__Goal__. For the material that follows, list every line containing the word "FreeCAD".

===== Data shown

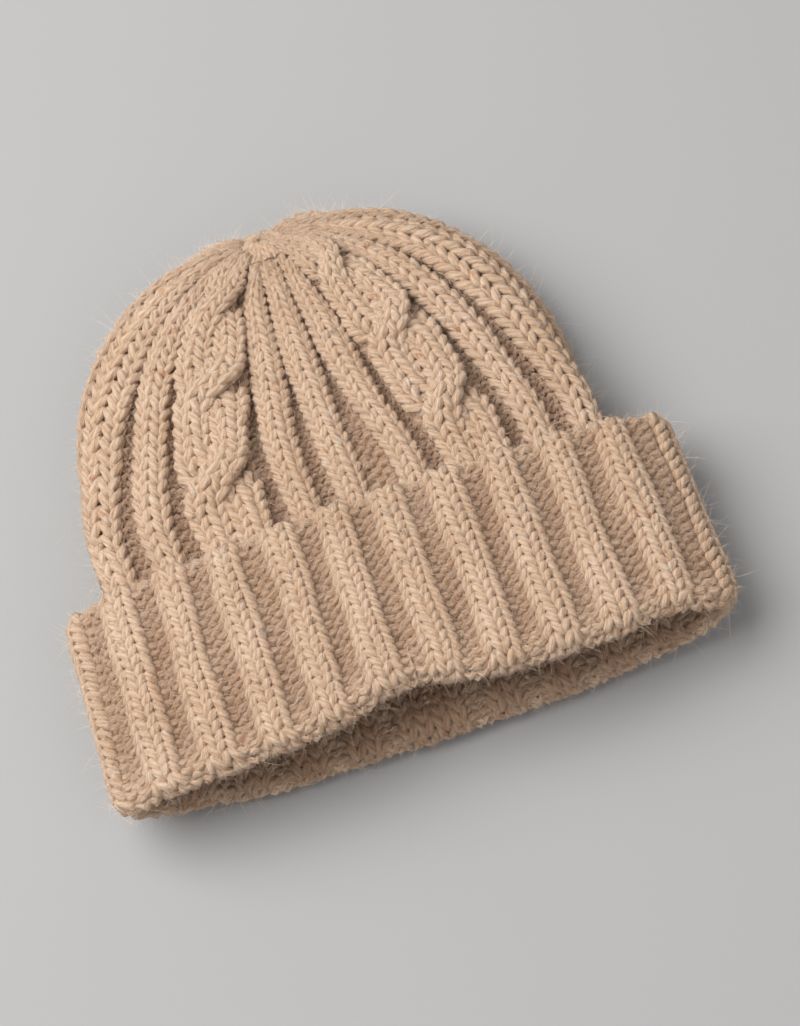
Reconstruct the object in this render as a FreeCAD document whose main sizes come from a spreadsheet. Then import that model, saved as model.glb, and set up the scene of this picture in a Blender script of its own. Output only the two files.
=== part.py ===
import FreeCAD, Part
import Sketcher
import math
import os

# A chunky knit beanie with four cables and a turned-up ribbed cuff, laid flat on its back half.
# Millimetres. X runs across the hat, Y from the opening (low) to the crown (high), Z up.
# The origin is under the middle of the lying hat, on the surface that it lies on.
#
# The hat is one knitted tube. Its wales (columns of stitches) run from the cuff's free edge, round
# the fold at the opening, up the hidden band and over the crown to the gather. The nodes are the
# zones of that fabric: raised knit ribs, cables and the recessed purl gutters between them, with
# the edges, seams and closing yarn. Every zone is a lofted strip of the tube, and neighbouring
# strips are built on the same boundary lines, so they meet face to face.

# ---------------------------------------------------------------------------------------------
# Driving dimensions
# ---------------------------------------------------------------------------------------------

SIZES = [
    ("total_length", 221.0, "fold edge to the far end of the crown, along Y"),
    ("cuff_width", 250.0, "outside width of the cuff, lying flat"),
    ("cuff_height", 85.0, "fold edge to the cuff's free edge"),
    ("cuff_taper", 2.5, "how much narrower each side of the cuff is at its free edge"),
    ("lay_height", 52.0, "height of the whole lying hat, at the cuff"),
    ("neck_draw_in", 10.5, "how much narrower each side is where the tube leaves the cuff"),
    ("crown_width", 209.0, "outside width of the crown at its shoulder"),
    ("crown_lay_height", 46.0, "height of the lying crown"),
    ("shoulder_start", 15.0, "straight stretch of the crown past the cuff's free edge"),
    ("crown_rise", 30.0, "length over which the crown rises and settles past the cuff"),
    ("gather_tilt", 20.0, "degrees the gather looks up from the Y direction"),
    ("gather_radius", 9.0, "radius of the drawn-in last round of stitches"),
    ("gather_rise", 1.6, "how far the gather's crown stands above its rim"),
    ("floor_press", 2.5, "how much the underside is flattened by lying"),
    ("cuff_rib_thickness", 8.0, "knit ribs of the cuff"),
    ("cuff_gutter_thickness", 5.0, "purl gutters of the cuff"),
    ("band_thickness", 6.0, "hidden band inside the cuff"),
    ("layer_gap", 2.0, "between the band and the cuff"),
    ("crown_rib_thickness", 7.0, "knit ribs of the crown"),
    ("crown_gutter_thickness", 4.5, "purl gutters of the crown"),
    ("cable_thickness", 8.5, "cables of the crown"),
    ("fold_depth", 6.0, "depth of the fold at the opening, along Y"),
    ("fold_round", 2.5, "how much the fold's outer edges are rounded back"),
    ("cast_on_depth", 4.0, "depth of the cuff's free cast-on edge, along Y"),
    ("band_overlap", 7.0, "how far the crown's fabric starts below the cuff's free edge"),
    ("yarn_diameter", 3.6, "diameter of the knitting yarn"),
    ("closing_ring_radius", 3.6, "radius of the yarn drawn through the last stitches"),
    ("tail_length", 40.0, "woven-in end of the closing yarn"),
    ("seam_height", 1.4, "height of the joining seam's ridge on the fabric's wrong side"),
    ("yarn_clearance", 0.3, "between the closing yarn and the fabric beside it"),
]

doc = FreeCAD.newDocument("knit_beanie")
sheet = doc.addObject("Spreadsheet::Sheet", "sizes")
for row, (alias, value, meaning) in enumerate(SIZES, start=1):
    sheet.set("A%d" % row, alias)
    sheet.set("B%d" % row, str(value))
    sheet.set("C%d" % row, meaning)
    sheet.setAlias("B%d" % row, alias)
doc.recompute()


def size(alias):
    """The sheet's value of one driving dimension."""
    return float(sheet.get(alias))


# ---------------------------------------------------------------------------------------------
# Stitch layout, one quarter of the round at a time: K knit, P purl, C cabled
# ---------------------------------------------------------------------------------------------

CROWN_FRONT = "K PP KK PP CCCC PP KK PP KK P"
CROWN_BACK = "P KK PP KK PP CCCC PP KK PP"
CUFF_FRONT = "P KK PP KK PP KK PP KK PP KK PP K"
CUFF_BACK = "K PP KK PP KK PP KK PP KK PP KK"
STITCH_WIDTH = {"K": 1.0, "P": 0.7, "C": 1.125}

OVAL_POWER = 2.35
RING_SAMPLES = 240
STEP = 1e-3
REST_TRIM = 0.3

FRONT = math.pi / 2
SIDE = 0.0
BACK = -math.pi / 2


def oval(angle):
    """Point at an angle on the unit superellipse that the hat's outlines follow."""
    across = math.cos(angle)
    upward = math.sin(angle)
    reach = (abs(across) ** OVAL_POWER + abs(upward) ** OVAL_POWER) ** (-1.0 / OVAL_POWER)
    return across * reach, upward * reach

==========

__Answer for the task__.
Reconstruct the object in this render as a FreeCAD document whose main sizes come from a spreadsheet. Then import that model, saved as model.glb, and set up the scene of this picture in a Blender script of its own. Output only the two files.
import FreeCAD, Part
doc = FreeCAD.newDocument("knit_beanie")